About the only people who have cause for any degree of satisfaction in the immediate wake of the impending fiasco are Israeli diplomats in Western countries, who can now say: 'You were always pressing us to give 'territory for peace'. All right, we gave some territory - Gaza, Jericho - and just look what we got] No peace, only anarchy in the ceded territories and continued hatred and terrorism, coming out of them, against us.'

In the longer term, some good may follow from the puncturing of the great illusion, of peace through the PLO and Palestinian self-government. Once all that nonsense is dissipated - as it must be, even within the present year - both Israeli and Western minds will have to concentrate on the only solid option that is actually attainable: peace between Syria and Israel.

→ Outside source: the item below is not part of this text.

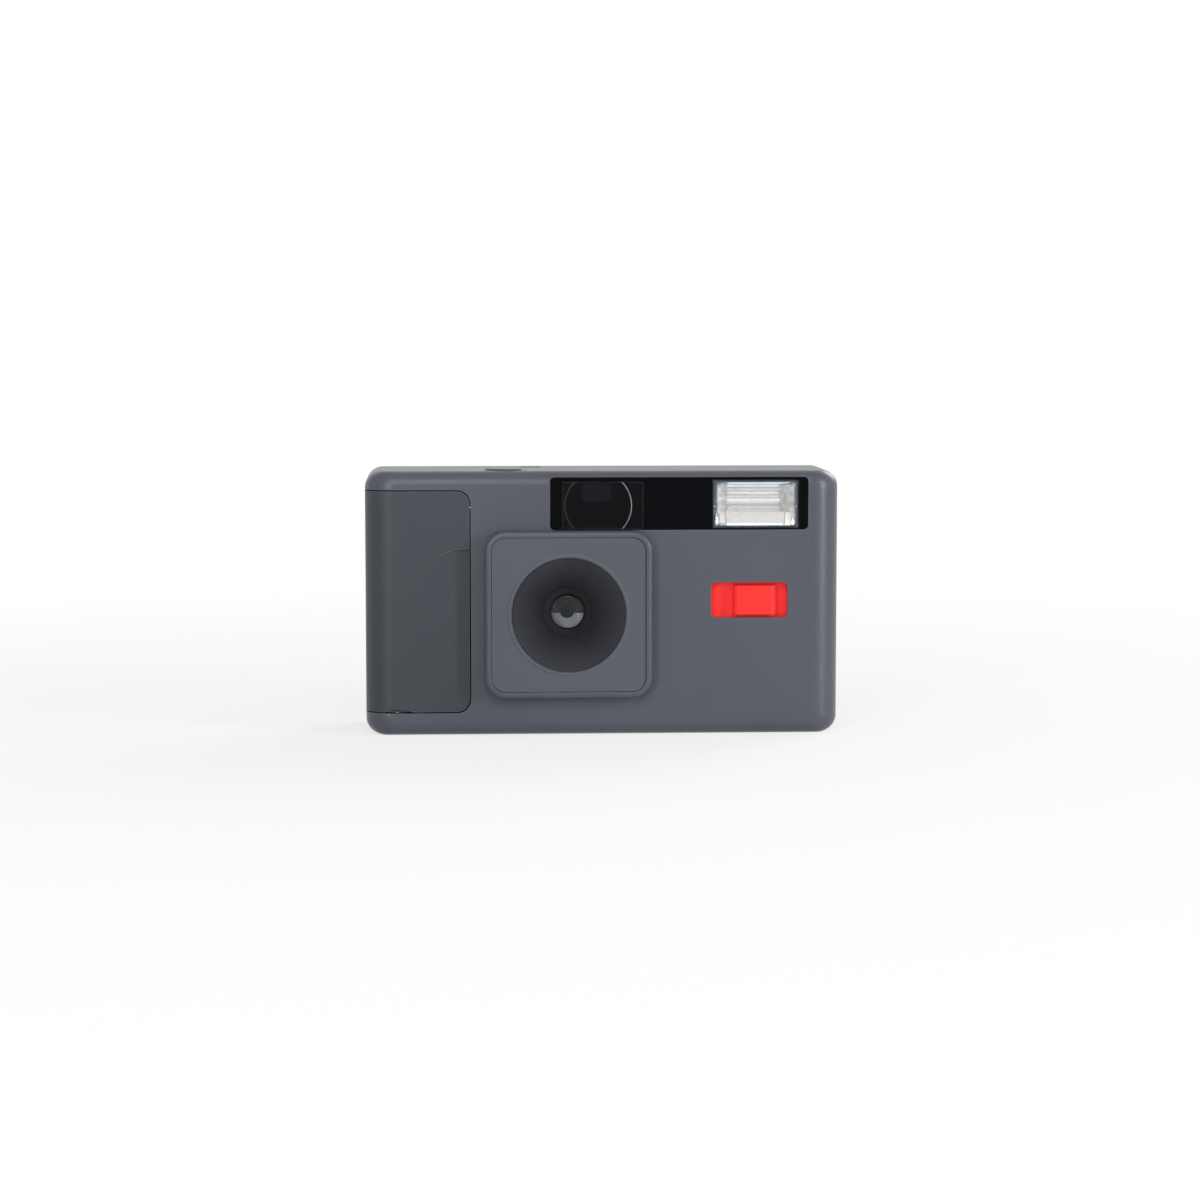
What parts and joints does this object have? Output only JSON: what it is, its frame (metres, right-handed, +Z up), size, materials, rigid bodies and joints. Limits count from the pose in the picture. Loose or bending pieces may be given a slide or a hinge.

In a move that escaped general attention last month amid the orgy of hype surrounding the PLO's peace process, Yitzhak Rabin made the first great breakthrough towards peace with Syria. Showing courage and vision, Mr Rabin indicated conditional willingness to withdraw Jewish settlers from the Golan Heights. It was through a similar willingness, in the case of the settlers in Sinai, that Menachem Begin made peace with Egypt possible in 1979.

In both cases, the question is one of ceding territory for peace - but ceding it to a former adversary who can deliver peace, in exchange for unencumbered territory. Anwar Sadat was able to do that. Yasser Arafat cannot. But Hafez al-Assad can. Mr Rabin knows that and is moving that way, with the deliberate caution that the politics of Israel require from him.

There is hope there. But first, the remains of the PLO's peace process will have to be carted away, and that is likely to be an ugly business enough.